### STATED EXERCISE
Print all of the data exactly as written.

### INFORMATION PROVIDED

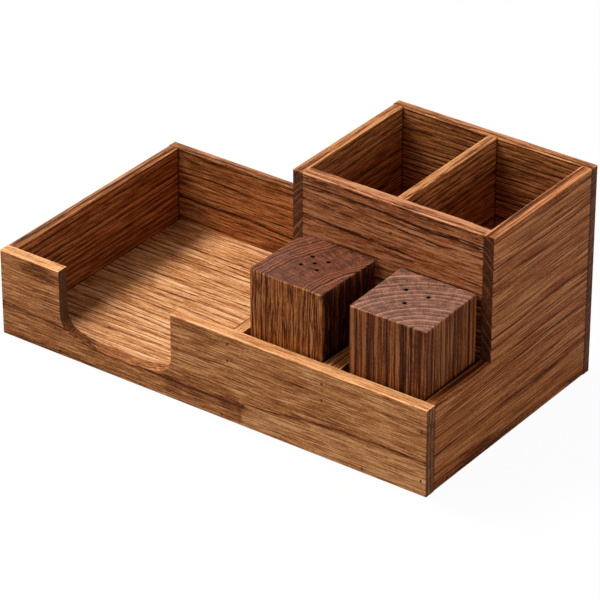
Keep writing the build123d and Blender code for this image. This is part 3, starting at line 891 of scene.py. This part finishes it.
def softbox(name, place, size, power, colour):
    lamp = bpy.data.lights.new(name, "AREA")
    lamp.shape = "DISK"
    lamp.size = size
    lamp.energy = power
    lamp.color = colour
    aimed(bpy.data.objects.new(name, lamp), place, Vector(LAMP_TARGET) - Vector(place))


def photo_camera():
    data = bpy.data.cameras.new("photo_camera")
    data.sensor_width = CAMERA_SENSOR
    data.lens = CAMERA_LENS
    data.clip_start, data.clip_end = CAMERA_CLIP
    camera = bpy.data.objects.new("photo_camera", data)
    aimed(camera, CAMERA_AT, -Vector(CAMERA_BACK))
    bpy.context.scene.camera = camera


def white_world(strength):
    """White to the camera and in gloss, and an even light of that strength for the rest."""
    world = bpy.data.worlds.new("pale_room")
    bpy.context.scene.world = world
    world.use_nodes = True
    g = Graph(world.node_tree)
    path = g.node("ShaderNodeLightPath")
    seen = g.larger(path.outputs["Is Camera Ray"], path.outputs["Is Glossy Ray"])
    back = g.node("ShaderNodeBackground")
    g.put(WHITE, back.inputs["Color"])
    g.put(g.times_plus(seen, 1.0 - strength, strength), back.inputs["Strength"])
    g.put(back.outputs[0], g.node("ShaderNodeOutputWorld").inputs["Surface"])


# ------------------------------------------------------------------ operators
class CaddyOperator:
    """What the operators share."""
    bl_options = {"REGISTER", "UNDO"}


class CADDY_OT_stage(CaddyOperator, bpy.types.Operator):
    """Sets the camera, the lamps, the pale room and the floor"""
    bl_idname = "caddy.stage"
    bl_label = "Set the Stage"

    def execute(self, context):
        stage = context.scene.caddy_stage
        photo_camera()
        context.scene.view_settings.view_transform = "Standard"
        white_world(stage.world_strength)
        for name, (place, size, colour) in LAMPS.items():
            softbox(f"{name}_softbox", place, size, getattr(stage, f"{name}_power"), colour)
        lay_floor(stage.floor_colour)
        return {"FINISHED"}


class CADDY_OT_front_panel(CaddyOperator, bpy.types.Operator):
    """Finishes the notched front panel with its long growth lines"""
    bl_idname = "caddy.front_panel"
    bl_label = "Finish the Front Panel"

    def execute(self, context):
        finish_boards(["front_panel"], context)
        return {"FINISHED"}


class CADDY_OT_tray_boards(CaddyOperator, bpy.types.Operator):
    """Finishes the floor, the left side, the back and the partitions"""
    bl_idname = "caddy.tray_boards"
    bl_label = "Finish the Tray"

    def execute(self, context):
        finish_boards(TRAY_BOARDS, context)
        return {"FINISHED"}


class CADDY_OT_box_boards(CaddyOperator, bpy.types.Operator):
    """Finishes the right side and the other boards of the two-cell box"""
    bl_idname = "caddy.box_boards"
    bl_label = "Finish the Box"

    def execute(self, context):
        finish_boards(BOX_BOARDS, context)
        return {"FINISHED"}


class CADDY_OT_shaker_blocks(CaddyOperator, bpy.types.Operator):
    """Finishes the two shaker blocks, whose tops show end grain"""
    bl_idname = "caddy.shaker_blocks"
    bl_label = "Finish the Shaker Blocks"

    def execute(self, context):
        finish_boards(SHAKER_BLOCKS, context)
        return {"FINISHED"}


class CADDY_OT_stoppers(CaddyOperator, bpy.types.Operator):
    """Finishes the rubber stoppers under the shaker blocks"""
    bl_idname = "caddy.stoppers"
    bl_label = "Finish the Stoppers"

    def execute(self, context):
        rubber = soft_rubber(context.scene.caddy_fittings.rubber)
        for name in STOPPER_NODES:
            dress(name, rubber)
        return {"FINISHED"}


class CADDY_OT_brads(CaddyOperator, bpy.types.Operator):
    """Finishes the punched brads"""
    bl_idname = "caddy.brads"
    bl_label = "Finish the Brads"

    def execute(self, context):
        steel = dull_steel(context.scene.caddy_fittings.brad)
        for name in BRAD_NODES:
            dress(name, steel)
        return {"FINISHED"}


STEPS = (
    CADDY_OT_stage,
    CADDY_OT_front_panel,
    CADDY_OT_tray_boards,
    CADDY_OT_box_boards,
    CADDY_OT_shaker_blocks,
    CADDY_OT_stoppers,
    CADDY_OT_brads,
)


class CADDY_PT_panel(bpy.types.Panel):
    """The steps, in order, with their settings"""
    bl_idname = "CADDY_PT_panel"
    bl_label = "Table Caddy"
    bl_space_type = "VIEW_3D"
    bl_region_type = "UI"
    bl_category = "Caddy"

    def draw(self, context):
        layout = self.layout
        for step in STEPS:
            layout.operator(step.bl_idname)
        scene = context.scene
        for settings in (scene.caddy_wood, scene.caddy_fittings, scene.caddy_stage):
            column = layout.column(align=True)
            for name in settings.__annotations__:
                column.prop(settings, name)


CLASSES = (CaddyWoodSettings, CaddyFittingSettings, CaddyStageSettings, *STEPS, CADDY_PT_panel)


def register():
    for cls in CLASSES:
        bpy.utils.register_class(cls)
    bpy.types.Scene.caddy_wood = PointerProperty(type=CaddyWoodSettings)
    bpy.types.Scene.caddy_fittings = PointerProperty(type=CaddyFittingSettings)
    bpy.types.Scene.caddy_stage = PointerProperty(type=CaddyStageSettings)


def unregister():
    del bpy.types.Scene.caddy_stage
    del bpy.types.Scene.caddy_fittings
    del bpy.types.Scene.caddy_wood
    for cls in reversed(CLASSES):
        bpy.utils.unregister_class(cls)


def main():
    register()
    bpy.ops.caddy.stage()
    bpy.ops.caddy.front_panel()
    bpy.ops.caddy.tray_boards()
    bpy.ops.caddy.box_boards()
    bpy.ops.caddy.shaker_blocks()
    bpy.ops.caddy.stoppers()
    bpy.ops.caddy.brads()


if __name__ == "__main__":
    main()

### RESPONSE TO THE EXERCISE
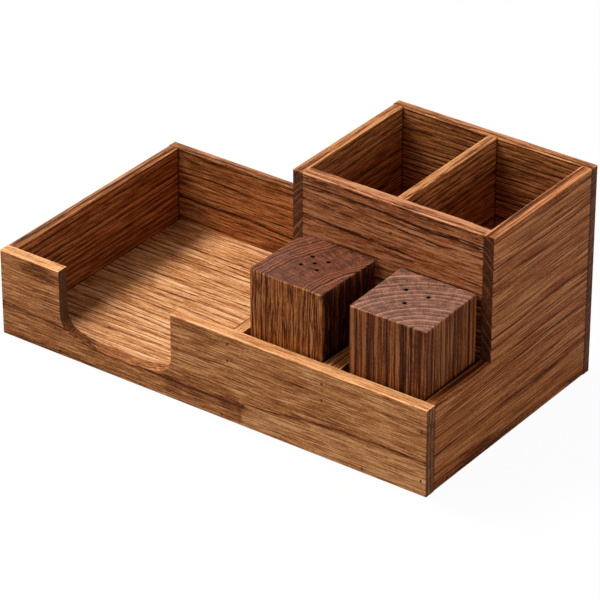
Keep writing the build123d and Blender code for this image. This is part 3, starting at line 891 of scene.py. This part finishes it.
def softbox(name, place, size, power, colour):
    lamp = bpy.data.lights.new(name, "AREA")
    lamp.shape = "DISK"
    lamp.size = size
    lamp.energy = power
    lamp.color = colour
    aimed(bpy.data.objects.new(name, lamp), place, Vector(LAMP_TARGET) - Vector(place))


def photo_camera():
    data = bpy.data.cameras.new("photo_camera")
    data.sensor_width = CAMERA_SENSOR
    data.lens = CAMERA_LENS
    data.clip_start, data.clip_end = CAMERA_CLIP
    camera = bpy.data.objects.new("photo_camera", data)
    aimed(camera, CAMERA_AT, -Vector(CAMERA_BACK))
    bpy.context.scene.camera = camera


def white_world(strength):
    """White to the camera and in gloss, and an even light of that strength for the rest."""
    world = bpy.data.worlds.new("pale_room")
    bpy.context.scene.world = world
    world.use_nodes = True
    g = Graph(world.node_tree)
    path = g.node("ShaderNodeLightPath")
    seen = g.larger(path.outputs["Is Camera Ray"], path.outputs["Is Glossy Ray"])
    back = g.node("ShaderNodeBackground")
    g.put(WHITE, back.inputs["Color"])
    g.put(g.times_plus(seen, 1.0 - strength, strength), back.inputs["Strength"])
    g.put(back.outputs[0], g.node("ShaderNodeOutputWorld").inputs["Surface"])


# ------------------------------------------------------------------ operators
class CaddyOperator:
    """What the operators share."""
    bl_options = {"REGISTER", "UNDO"}


class CADDY_OT_stage(CaddyOperator, bpy.types.Operator):
    """Sets the camera, the lamps, the pale room and the floor"""
    bl_idname = "caddy.stage"
    bl_label = "Set the Stage"

    def execute(self, context):
        stage = context.scene.caddy_stage
        photo_camera()
        context.scene.view_settings.view_transform = "Standard"
        white_world(stage.world_strength)
        for name, (place, size, colour) in LAMPS.items():
            softbox(f"{name}_softbox", place, size, getattr(stage, f"{name}_power"), colour)
        lay_floor(stage.floor_colour)
        return {"FINISHED"}


class CADDY_OT_front_panel(CaddyOperator, bpy.types.Operator):
    """Finishes the notched front panel with its long growth lines"""
    bl_idname = "caddy.front_panel"
    bl_label = "Finish the Front Panel"

    def execute(self, context):
        finish_boards(["front_panel"], context)
        return {"FINISHED"}


class CADDY_OT_tray_boards(CaddyOperator, bpy.types.Operator):
    """Finishes the floor, the left side, the back and the partitions"""
    bl_idname = "caddy.tray_boards"
    bl_label = "Finish the Tray"

    def execute(self, context):
        finish_boards(TRAY_BOARDS, context)
        return {"FINISHED"}


class CADDY_OT_box_boards(CaddyOperator, bpy.types.Operator):
    """Finishes the right side and the other boards of the two-cell box"""
    bl_idname = "caddy.box_boards"
    bl_label = "Finish the Box"

    def execute(self, context):
        finish_boards(BOX_BOARDS, context)
        return {"FINISHED"}


class CADDY_OT_shaker_blocks(CaddyOperator, bpy.types.Operator):
    """Finishes the two shaker blocks, whose tops show end grain"""
    bl_idname = "caddy.shaker_blocks"
    bl_label = "Finish the Shaker Blocks"

    def execute(self, context):
        finish_boards(SHAKER_BLOCKS, context)
        return {"FINISHED"}


class CADDY_OT_stoppers(CaddyOperator, bpy.types.Operator):
    """Finishes the rubber stoppers under the shaker blocks"""
    bl_idname = "caddy.stoppers"
    bl_label = "Finish the Stoppers"

    def execute(self, context):
        rubber = soft_rubber(context.scene.caddy_fittings.rubber)
        for name in STOPPER_NODES:
            dress(name, rubber)
        return {"FINISHED"}


class CADDY_OT_brads(CaddyOperator, bpy.types.Operator):
    """Finishes the punched brads"""
    bl_idname = "caddy.brads"
    bl_label = "Finish the Brads"

    def execute(self, context):
        steel = dull_steel(context.scene.caddy_fittings.brad)
        for name in BRAD_NODES:
            dress(name, steel)
        return {"FINISHED"}


STEPS = (
    CADDY_OT_stage,
    CADDY_OT_front_panel,
    CADDY_OT_tray_boards,
    CADDY_OT_box_boards,
    CADDY_OT_shaker_blocks,
    CADDY_OT_stoppers,
    CADDY_OT_brads,
)


class CADDY_PT_panel(bpy.types.Panel):
    """The steps, in order, with their settings"""
    bl_idname = "CADDY_PT_panel"
    bl_label = "Table Caddy"
    bl_space_type = "VIEW_3D"
    bl_region_type = "UI"
    bl_category = "Caddy"

    def draw(self, context):
        layout = self.layout
        for step in STEPS:
            layout.operator(step.bl_idname)
        scene = context.scene
        for settings in (scene.caddy_wood, scene.caddy_fittings, scene.caddy_stage):
            column = layout.column(align=True)
            for name in settings.__annotations__:
                column.prop(settings, name)


CLASSES = (CaddyWoodSettings, CaddyFittingSettings, CaddyStageSettings, *STEPS, CADDY_PT_panel)


def register():
    for cls in CLASSES:
        bpy.utils.register_class(cls)
    bpy.types.Scene.caddy_wood = PointerProperty(type=CaddyWoodSettings)
    bpy.types.Scene.caddy_fittings = PointerProperty(type=CaddyFittingSettings)
    bpy.types.Scene.caddy_stage = PointerProperty(type=CaddyStageSettings)


def unregister():
    del bpy.types.Scene.caddy_stage
    del bpy.types.Scene.caddy_fittings
    del bpy.types.Scene.caddy_wood
    for cls in reversed(CLASSES):
        bpy.utils.unregister_class(cls)


def main():
    register()
    bpy.ops.caddy.stage()
    bpy.ops.caddy.front_panel()
    bpy.ops.caddy.tray_boards()
    bpy.ops.caddy.box_boards()
    bpy.ops.caddy.shaker_blocks()
    bpy.ops.caddy.stoppers()
    bpy.ops.caddy.brads()


if __name__ == "__main__":
    main()